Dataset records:
[Begin]
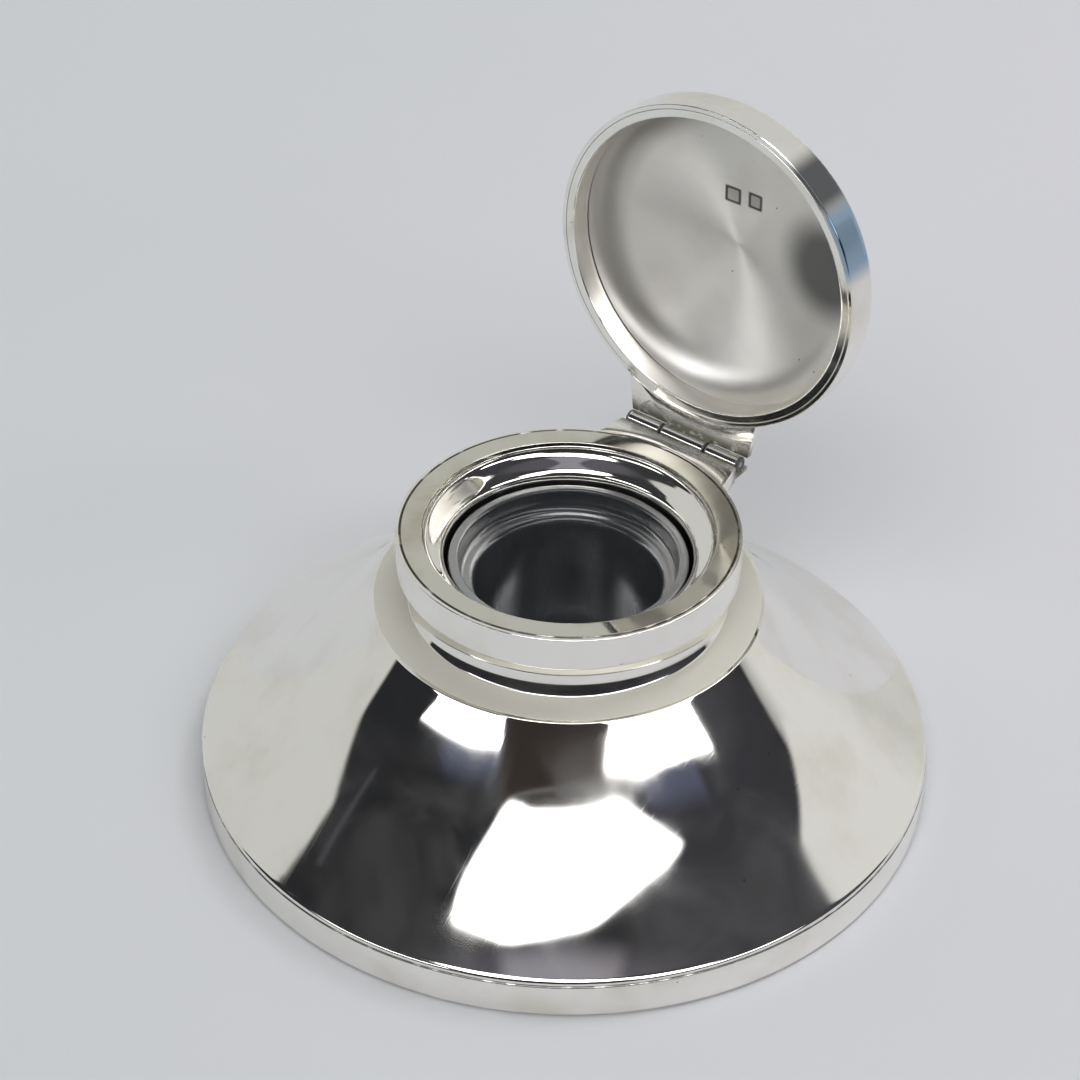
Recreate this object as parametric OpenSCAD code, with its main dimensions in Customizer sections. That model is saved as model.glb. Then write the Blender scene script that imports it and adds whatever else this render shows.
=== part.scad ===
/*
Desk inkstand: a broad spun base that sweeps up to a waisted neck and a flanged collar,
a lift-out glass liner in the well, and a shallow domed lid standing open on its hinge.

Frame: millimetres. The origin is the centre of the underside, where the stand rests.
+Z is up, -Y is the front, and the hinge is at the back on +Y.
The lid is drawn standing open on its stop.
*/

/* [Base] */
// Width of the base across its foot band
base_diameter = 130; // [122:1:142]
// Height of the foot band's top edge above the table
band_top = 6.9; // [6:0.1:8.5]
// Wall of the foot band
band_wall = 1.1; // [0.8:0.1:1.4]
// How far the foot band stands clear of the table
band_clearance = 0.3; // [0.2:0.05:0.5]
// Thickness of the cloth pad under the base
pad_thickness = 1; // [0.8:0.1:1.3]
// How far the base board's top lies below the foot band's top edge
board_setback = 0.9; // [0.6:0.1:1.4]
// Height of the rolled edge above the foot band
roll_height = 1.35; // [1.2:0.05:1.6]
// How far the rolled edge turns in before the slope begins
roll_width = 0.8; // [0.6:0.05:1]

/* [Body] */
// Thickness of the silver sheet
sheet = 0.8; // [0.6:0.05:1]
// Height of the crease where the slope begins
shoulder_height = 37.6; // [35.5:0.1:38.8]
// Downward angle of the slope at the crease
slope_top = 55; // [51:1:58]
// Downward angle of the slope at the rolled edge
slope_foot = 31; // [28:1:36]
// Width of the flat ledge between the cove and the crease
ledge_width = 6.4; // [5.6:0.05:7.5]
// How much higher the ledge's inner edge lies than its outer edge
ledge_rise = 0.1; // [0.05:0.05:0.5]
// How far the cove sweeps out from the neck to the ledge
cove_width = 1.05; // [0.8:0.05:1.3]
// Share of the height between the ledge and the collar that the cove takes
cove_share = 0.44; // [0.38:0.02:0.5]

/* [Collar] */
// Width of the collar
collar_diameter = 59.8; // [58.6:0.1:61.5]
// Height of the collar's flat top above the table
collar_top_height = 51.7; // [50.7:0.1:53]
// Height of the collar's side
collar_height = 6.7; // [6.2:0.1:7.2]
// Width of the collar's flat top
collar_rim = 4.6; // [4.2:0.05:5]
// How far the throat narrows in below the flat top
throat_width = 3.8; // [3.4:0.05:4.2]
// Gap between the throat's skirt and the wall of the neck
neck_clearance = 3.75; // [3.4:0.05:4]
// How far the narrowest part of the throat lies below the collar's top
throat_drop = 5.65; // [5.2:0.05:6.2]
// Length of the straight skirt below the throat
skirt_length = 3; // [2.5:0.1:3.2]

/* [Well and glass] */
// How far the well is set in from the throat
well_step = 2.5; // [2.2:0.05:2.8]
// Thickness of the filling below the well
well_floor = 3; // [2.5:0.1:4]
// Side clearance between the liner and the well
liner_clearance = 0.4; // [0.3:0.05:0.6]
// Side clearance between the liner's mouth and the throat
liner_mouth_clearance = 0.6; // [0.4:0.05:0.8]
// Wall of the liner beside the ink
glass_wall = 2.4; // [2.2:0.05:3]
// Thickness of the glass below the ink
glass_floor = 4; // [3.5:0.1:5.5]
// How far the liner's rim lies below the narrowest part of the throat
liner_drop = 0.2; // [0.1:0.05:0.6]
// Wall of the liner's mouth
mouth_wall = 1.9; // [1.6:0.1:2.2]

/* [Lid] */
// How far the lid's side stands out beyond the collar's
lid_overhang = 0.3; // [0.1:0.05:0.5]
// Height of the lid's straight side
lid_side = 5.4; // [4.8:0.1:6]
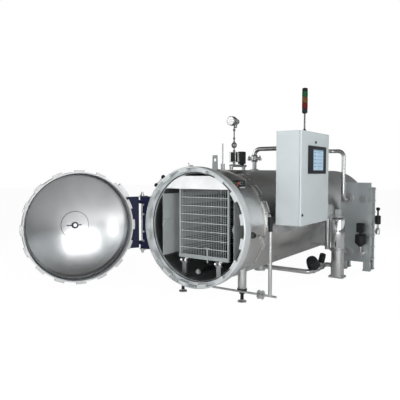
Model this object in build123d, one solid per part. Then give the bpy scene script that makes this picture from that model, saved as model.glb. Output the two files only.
[End]
- _TASK STATEMENT_: Repeat the lines above exactly.

- _COMPLETE ANSWER_:
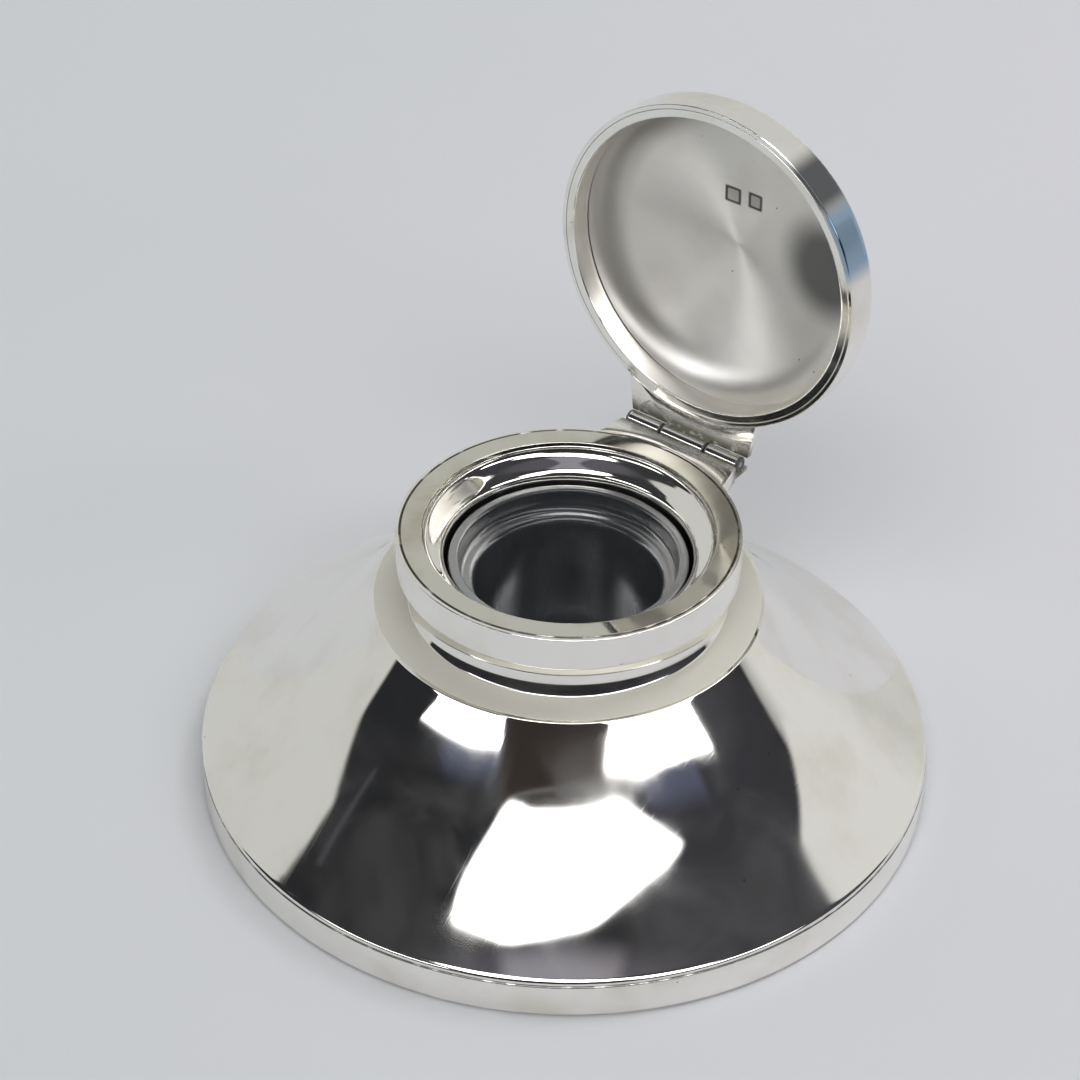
Recreate this object as parametric OpenSCAD code, with its main dimensions in Customizer sections. That model is saved as model.glb. Then write the Blender scene script that imports it and adds whatever else this render shows.
=== part.scad ===
/*
Desk inkstand: a broad spun base that sweeps up to a waisted neck and a flanged collar,
a lift-out glass liner in the well, and a shallow domed lid standing open on its hinge.

Frame: millimetres. The origin is the centre of the underside, where the stand rests.
+Z is up, -Y is the front, and the hinge is at the back on +Y.
The lid is drawn standing open on its stop.
*/

/* [Base] */
// Width of the base across its foot band
base_diameter = 130; // [122:1:142]
// Height of the foot band's top edge above the table
band_top = 6.9; // [6:0.1:8.5]
// Wall of the foot band
band_wall = 1.1; // [0.8:0.1:1.4]
// How far the foot band stands clear of the table
band_clearance = 0.3; // [0.2:0.05:0.5]
// Thickness of the cloth pad under the base
pad_thickness = 1; // [0.8:0.1:1.3]
// How far the base board's top lies below the foot band's top edge
board_setback = 0.9; // [0.6:0.1:1.4]
// Height of the rolled edge above the foot band
roll_height = 1.35; // [1.2:0.05:1.6]
// How far the rolled edge turns in before the slope begins
roll_width = 0.8; // [0.6:0.05:1]

/* [Body] */
// Thickness of the silver sheet
sheet = 0.8; // [0.6:0.05:1]
// Height of the crease where the slope begins
shoulder_height = 37.6; // [35.5:0.1:38.8]
// Downward angle of the slope at the crease
slope_top = 55; // [51:1:58]
// Downward angle of the slope at the rolled edge
slope_foot = 31; // [28:1:36]
// Width of the flat ledge between the cove and the crease
ledge_width = 6.4; // [5.6:0.05:7.5]
// How much higher the ledge's inner edge lies than its outer edge
ledge_rise = 0.1; // [0.05:0.05:0.5]
// How far the cove sweeps out from the neck to the ledge
cove_width = 1.05; // [0.8:0.05:1.3]
// Share of the height between the ledge and the collar that the cove takes
cove_share = 0.44; // [0.38:0.02:0.5]

/* [Collar] */
// Width of the collar
collar_diameter = 59.8; // [58.6:0.1:61.5]
// Height of the collar's flat top above the table
collar_top_height = 51.7; // [50.7:0.1:53]
// Height of the collar's side
collar_height = 6.7; // [6.2:0.1:7.2]
// Width of the collar's flat top
collar_rim = 4.6; // [4.2:0.05:5]
// How far the throat narrows in below the flat top
throat_width = 3.8; // [3.4:0.05:4.2]
// Gap between the throat's skirt and the wall of the neck
neck_clearance = 3.75; // [3.4:0.05:4]
// How far the narrowest part of the throat lies below the collar's top
throat_drop = 5.65; // [5.2:0.05:6.2]
// Length of the straight skirt below the throat
skirt_length = 3; // [2.5:0.1:3.2]

/* [Well and glass] */
// How far the well is set in from the throat
well_step = 2.5; // [2.2:0.05:2.8]
// Thickness of the filling below the well
well_floor = 3; // [2.5:0.1:4]
// Side clearance between the liner and the well
liner_clearance = 0.4; // [0.3:0.05:0.6]
// Side clearance between the liner's mouth and the throat
liner_mouth_clearance = 0.6; // [0.4:0.05:0.8]
// Wall of the liner beside the ink
glass_wall = 2.4; // [2.2:0.05:3]
// Thickness of the glass below the ink
glass_floor = 4; // [3.5:0.1:5.5]
// How far the liner's rim lies below the narrowest part of the throat
liner_drop = 0.2; // [0.1:0.05:0.6]
// Wall of the liner's mouth
mouth_wall = 1.9; // [1.6:0.1:2.2]

/* [Lid] */
// How far the lid's side stands out beyond the collar's
lid_overhang = 0.3; // [0.1:0.05:0.5]
// Height of the lid's straight side
lid_side = 5.4; // [4.8:0.1:6]
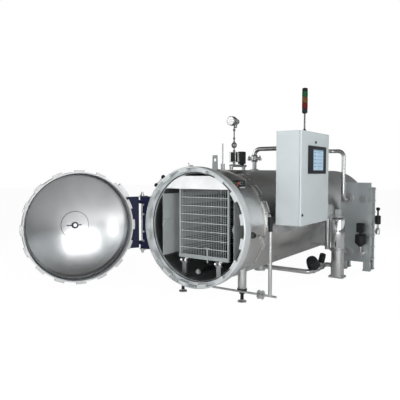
Model this object in build123d, one solid per part. Then give the bpy scene script that makes this picture from that model, saved as model.glb. Output the two files only.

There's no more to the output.